-- start --

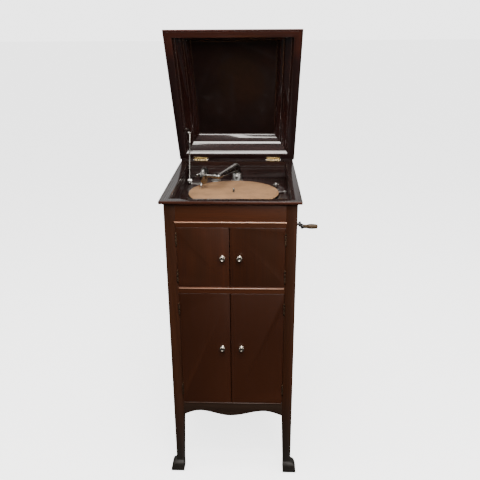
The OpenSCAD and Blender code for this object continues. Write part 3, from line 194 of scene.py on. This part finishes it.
class CabinetSizes(bpy.types.PropertyGroup):
    """Sizes of what the dressing adds."""
    wood_edge: length("Wood edge", "Rounding of plain wooden edges", 0.0007, 0.003)
    metal_edge: length("Metal edge", "Rounding of metal and fine wooden edges", 0.00025, 0.002)
    screw_radius: length("Screw radius", "Radius of a hinge screw's head", 0.0021, 0.01)
    screw_height: length("Screw height", "How far a screw's head stands out", 0.00025, 0.005)
    slot_width: length("Slot width", "Width of the slot in a screw's head", 0.0005, 0.002)
    felt_wave: length("Felt wave", "Unevenness of the felt's surface", 0.00018, 0.001)


def tint(name):
    """A colour from the scene's settings."""
    return tuple(getattr(bpy.context.scene.cabinet_colours, name))


def sizes():
    """The scene's size settings."""
    return bpy.context.scene.cabinet_sizes


# ---------------------------------------------------------------- finishes

class Finish:
    """A node material under construction."""

    def __init__(self, name):
        self.material = bpy.data.materials.new(name)
        self.material.use_nodes = True
        self.tree = self.material.node_tree
        self.shader = self.tree.nodes["Principled BSDF"]

    def node(self, kind, **values):
        """Adds a node and sets its properties."""
        node = self.tree.nodes.new(kind)
        for key, value in values.items():
            setattr(node, key, value)
        return node

    def link(self, out, into):
        """Joins two sockets."""
        self.tree.links.new(out, into)

    def set(self, **values):
        """Sets the shader's own sockets."""
        for key, value in values.items():
            self.shader.inputs[key.replace("_", " ")].default_value = value

    def place(self, scale, turn=(0, 0, 0)):
        """Object coordinates, turned and scaled."""
        coords = self.node("ShaderNodeTexCoord")
        turned = self.node("ShaderNodeMapping", vector_type="POINT")
        turned.inputs["Rotation"].default_value = turn
        scaled = self.node("ShaderNodeMapping", vector_type="POINT")
        scaled.inputs["Scale"].default_value = scale
        self.link(coords.outputs["Object"], turned.inputs["Vector"])
        self.link(turned.outputs["Vector"], scaled.inputs["Vector"])
        return scaled.outputs["Vector"]

    def noise(self, vector, detail, rough=0.55, distortion=0.0):
        """Noise on the given, already scaled coordinates."""
        node = self.node("ShaderNodeTexNoise")
        node.inputs["Scale"].default_value = 1.0
        node.inputs["Detail"].default_value = detail
        node.inputs["Roughness"].default_value = rough
        node.inputs["Distortion"].default_value = distortion
        self.link(vector, node.inputs["Vector"])
        return node.outputs["Fac"]

    def ramp(self, value, stops):
        """A colour ramp with stops [(position, rgb)]."""
        node = self.node("ShaderNodeValToRGB")
        band = node.color_ramp
        while len(band.elements) < len(stops):
            band.elements.new(0.5)
        for element, (position, rgb) in zip(band.elements, stops):
            element.position = position
            element.color = (*rgb, 1)
        self.link(value, node.inputs["Fac"])
        return node.outputs["Color"]

    def spread(self, value, low, high, start=0.0, end=1.0):
        """Carries a value from one span to another."""
        node = self.node("ShaderNodeMapRange")
        for key, number in (("From Min", start), ("From Max", end),
                            ("To Min", low), ("To Max", high)):
            node.inputs[key].default_value = number
        self.link(value, node.inputs["Value"])
        return node.outputs["Result"]

    def along(self, axis, start, end):
        """A share that runs from 0 to 1 between two places on an axis of the object."""
        coords, parts = self.node("ShaderNodeTexCoord"), self.node("ShaderNodeSeparateXYZ")
        self.link(coords.outputs["Object"], parts.inputs[0])
        return self.spread(parts.outputs[axis], 0.0, 1.0, start, end)

    def blend(self, a, b, share):
        """Mixes two colours, each an rgb or a socket, by the value of a socket."""
        node = self.node("ShaderNodeMix", data_type="RGBA")
        for socket, value in ((node.inputs[6], a), (node.inputs[7], b)):
            if isinstance(value, bpy.types.NodeSocket):
                self.link(value, socket)
            else:
                socket.default_value = (*value, 1)
        self.link(share, node.inputs[0])
        return node.outputs[2]

    def darken(self, colour, shadow, share):
        """Multiplies a colour by another one, as far as share says."""
        node = self.node("ShaderNodeMix", data_type="RGBA", blend_type="MULTIPLY")
        node.inputs[0].default_value = share
        self.link(colour, node.inputs[6])
        self.link(shadow, node.inputs[7])
        return node.outputs[2]

    def times(self, value, factor):
        """A value multiplied by a number."""
        node = self.node("ShaderNodeMath", operation="MULTIPLY")
        self.link(value, node.inputs[0])
        node.inputs[1].default_value = factor
        return node.outputs[0]

    def bump(self, height, strength, distance):
        """Bumps the shader's normal."""
        node = self.node("ShaderNodeBump")
        node.inputs["Strength"].default_value = strength
        node.inputs["Distance"].default_value = distance
        self.link(height, node.inputs["Height"])
        self.link(node.outputs["Normal"], self.shader.inputs["Normal"])


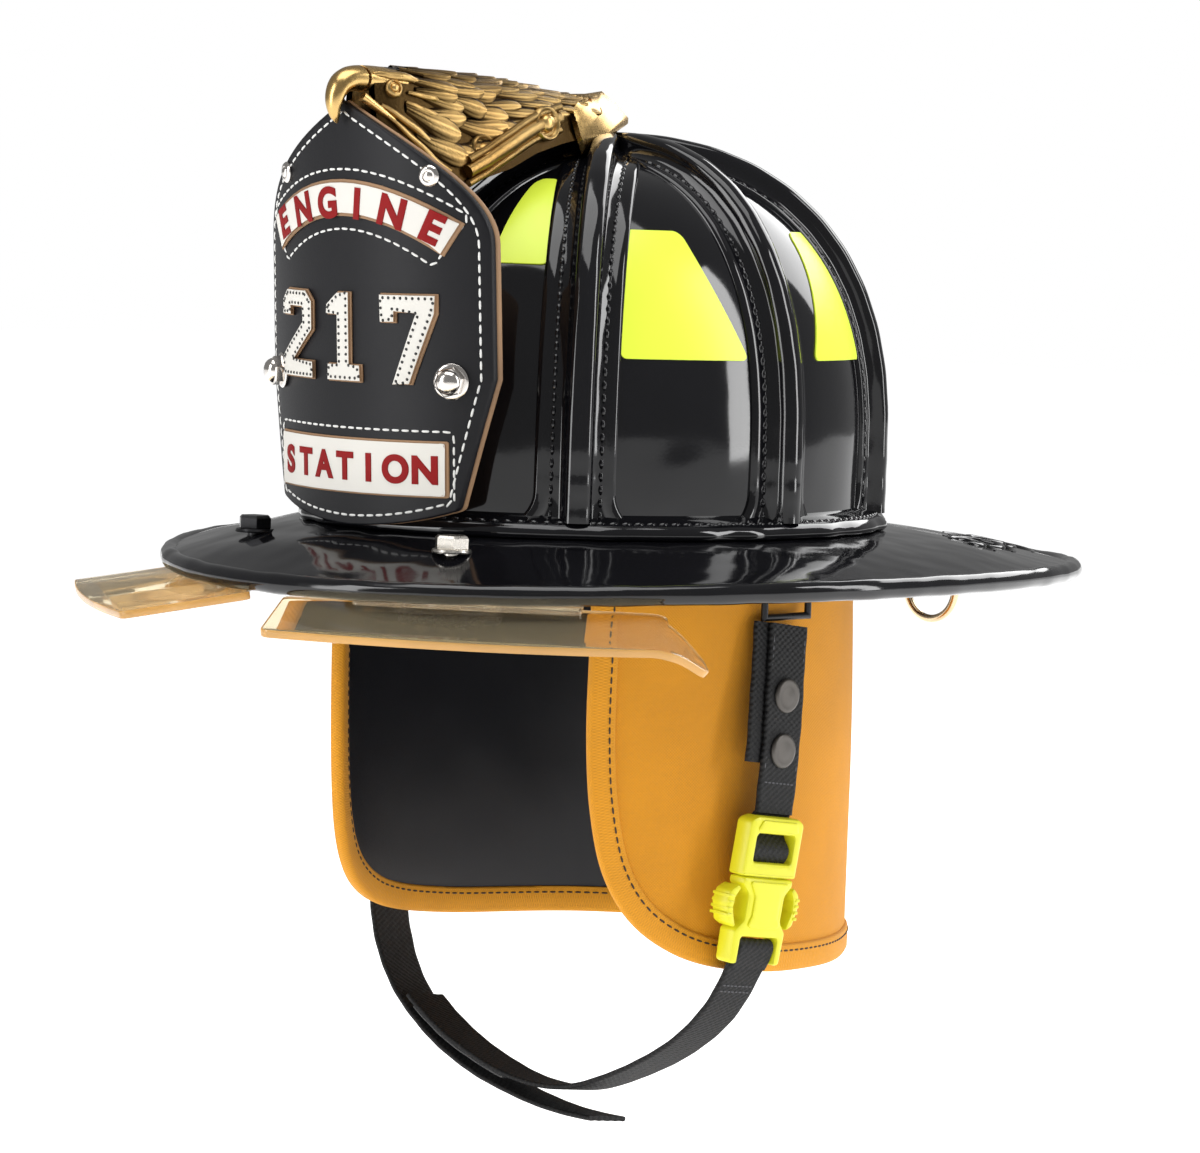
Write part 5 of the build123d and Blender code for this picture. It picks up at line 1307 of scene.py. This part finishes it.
joined("buckle_frame", [
    ([rounded([(-14.7, -22, 1), (14.7, -22, 1), (14.7, -1.5, 5), (11, 0, 4), (-11, 0, 4), (-14.7, -1.5, 5)]),
      rounded([(-10.5, -16.8, 1.5), (10.5, -16.8, 1.5), (10.5, -6.2, 2), (-10.5, -6.2, 2)])], 7.6, 1.2, 0.0),
    ([rounded([(-11.5, -5.2, 1), (11.5, -5.2, 1), (9.5, -1.2, 2), (-9.5, -1.2, 2)])], 1.6, 0.6, 3.6),
    ([rounded([(-6.3, -41.5, 1), (6.3, -41.5, 1), (6.3, -21, 0.5), (-6.3, -21, 0.5)])], 2.8, 0.5, 0.0)],
    "shell", ["buckle_upper"])
LOWER = [(-13.5, -22.4, 1), (13.5, -22.4, 1), (13.5, -25, 2), (10, -28.4, 3), (10, -38, 3), (14, -42, 2),
         (13.5, -54, 2), (10.2, -54, 1), (10.2, -44, 1.5), (-10.2, -44, 1.5), (-10.2, -54, 1),
         (-13.5, -54, 2), (-14, -42, 2), (-10, -38, 3), (-10, -28.4, 3), (-13.5, -25, 2)]
PANEL = [(-10.8, -23.6, 1), (10.8, -23.6, 1), (7.2, -29, 2), (7.2, -36, 2), (9, -40.5, 2),
         (-9, -40.5, 2), (-7.2, -36, 2), (-7.2, -29, 2)]
joined("buckle_socket", [
    ([rounded(LOWER)], 7.8, 1.1, 0.0),
    ([rounded(PANEL)], 1.5, 0.6, 3.9),
    ([rounded([(-13, -50.2, 0.8), (13, -50.2, 0.8), (13, -46.8, 0.8), (-13, -46.8, 0.8)])], 3.0, 0.7, -0.6)],
    "chin_strap", ["buckle_lower"])
for label, way in (("front", -1), ("rear", 1)):
    arm = [(13.6, -41.4, 1.2), (17.8, -39.4, 2), (20, -32.4, 3), (19, -27.6, 2.5), (15.6, -25.2, 1.2),
           (14, -26.4, 0.6), (16.2, -30, 1.5), (16.5, -34, 1.5)]
    ridges = [[(17.0, h - 0.6, 0.3), (19.6, h - 0.6, 0.3), (19.6, h + 0.6, 0.3), (17.0, h + 0.6, 0.3)]
              for h in (-36.5, -34.2, -31.9, -29.6)]
    cuts = [([[(way * x, y) for x, y in rounded(outline)]], *sizes)
            for outline, sizes in [(arm, (7.8, 1.0, 0.0))] + [(ridge, (8.6, 0.4, 0.0)) for ridge in ridges]]
    joined(f"buckle_latch_{label}", cuts, f"buckle_arm_{label}", [f"buckle_arm_{label}"])
# webbing looped through the frame's window and round the socket's bar
WINDOW = [(1.0, -1.2), (-3, -3.4), (-8, -1.8), (-12, 1.2), (-16, 0.2), (-19, -3.4)]
BAR = [(-56, -0.2), (-51, 1.6), (-47.6, 2.2), (-45.6, 0.6), (-46.4, -2.6)]
for name, route, body, width in (("window", WINDOW, "shell", 19.4), ("bar", BAR, "chin_strap", 19.0)):
    points = [in_buckle(Vector((0, y, z))) * MM for y, z in route]
    strap(f"{name}_webbing", bezier(points, 5), 1.6, body, [], width=width)

# ---- inside the helmet ---------------------------------------------------------------------------
PAD_TURNS = [radians(-62 + 124 * j / 50) for j in range(51)]
rings = []
for j, a in enumerate(PAD_TURNS):
    end = sin(pi * min(1, (min(j, 50 - j) + 0.6) / 6) / 2)
    ring = []
    for k in range(14):
        b = 2 * pi * k / 14
        deep = 2.4 + 2.4 * end * cos(b) * (1 + 0.05 * sin(8 * a + 3 * b))
        ring.append(Vector(((73 - 2.4 - deep + 1.2) * sin(a), -3 - (90 - 2.4 - deep + 1.2) * cos(a),
                            -7.5 + 15.0 * end ** 0.5 * sin(b))))
    rings.append(ring)
verts, faces = loft(rings)
pad = piece("brow_cushion", verts, faces, [PAD], sharp=80, nodes=["brow_pad"])
BAND_TOP = 109.0
parts = []
for k in range(3):
    a = radians(60 * k)
    out = Vector((CROWN_X * sin(a), -CROWN_Y * cos(a), 0)).normalized()
    across = Vector((0, 0, 1)).cross(out)
    reach = 1 / sqrt((out.x / (CROWN_X - 16)) ** 2 + (out.y / (CROWN_Y - 16)) ** 2) - 1.6
    outer, inner = [], []
    # an arc through both feet at SPRING and over the head at BAND_TOP
    centre = (BAND_TOP ** 2 - SPRING ** 2 - reach ** 2) / (2 * (BAND_TOP - SPRING))
    radius = BAND_TOP - centre
    for r in range(41):
        ang = atan2(reach, SPRING - centre) * (1 - 2 * r / 40)
        for c in range(7):
            w = -11 + 22 * c / 6
            base = out * (radius * sin(ang)) + across * w
            base += Vector((0, 0, centre + radius * cos(ang) - 1.3 * k))
            dent = 0.12 * sin(c * 2.1)
            outer.append(base + Vector((0, 0, dent)))
            inner.append(base * 0.985 + Vector((0, 0, dent - 0.3)))
    parts.append(shell(outer, inner, 41, 7))
    for way in (1, -1):
        skins = [[out * (way * away) + across * (-11 + 22 * c / 6) + Vector((0, 0, 8.3 + 22.5 * r / 4))
                  for r in range(5) for c in range(7)] for away in (reach, reach - 1.4)]
        parts.append(shell(*skins, 5, 7))
verts, faces = gather(parts)
uv = [(v.x * MM, (v.y + v.z) * MM) for v in verts]
piece("crown_webbing", verts, faces, [WEBBING], sharp=50, uv=uv, nodes=["crown_straps"])

# finishes of the moulded and machined pieces that keep their own shape
KEPT = [(FOAM, ["impact_cap"]),
        (BLACK_PLASTIC, ["suspension_keys", "headband", "ratchet_housing", "ratchet_knob",
                         "headband_tail_left", "headband_tail_right"]),
        (BLACK_STEEL, ["strap_hangers"]),
        (STEEL, ["shield_screws", "eyeshield_brackets", "eyeshield_hinge_pins", "brim_nuts",
                 "rear_ring_clip"]),
        (CLEAR, ["lens_strip_left", "lens_strip_right"])]
for mat, nodes in KEPT:
    for node in nodes:
        obj = bpy.data.objects[node]
        obj.data.materials.clear()
        obj.data.materials.append(mat)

-- end --

__Short task__
Reprint the data above from the opening line to the line holding "node material under", inclusive, and nothing else.

__Complete output__
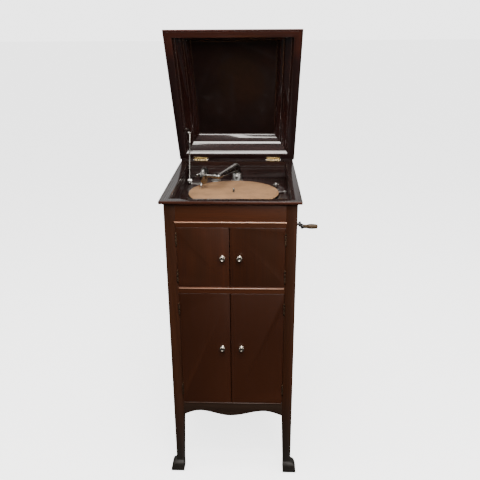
The OpenSCAD and Blender code for this object continues. Write part 3, from line 194 of scene.py on. This part finishes it.
class CabinetSizes(bpy.types.PropertyGroup):
    """Sizes of what the dressing adds."""
    wood_edge: length("Wood edge", "Rounding of plain wooden edges", 0.0007, 0.003)
    metal_edge: length("Metal edge", "Rounding of metal and fine wooden edges", 0.00025, 0.002)
    screw_radius: length("Screw radius", "Radius of a hinge screw's head", 0.0021, 0.01)
    screw_height: length("Screw height", "How far a screw's head stands out", 0.00025, 0.005)
    slot_width: length("Slot width", "Width of the slot in a screw's head", 0.0005, 0.002)
    felt_wave: length("Felt wave", "Unevenness of the felt's surface", 0.00018, 0.001)


def tint(name):
    """A colour from the scene's settings."""
    return tuple(getattr(bpy.context.scene.cabinet_colours, name))


def sizes():
    """The scene's size settings."""
    return bpy.context.scene.cabinet_sizes


# ---------------------------------------------------------------- finishes

class Finish:
    """A node material under construction."""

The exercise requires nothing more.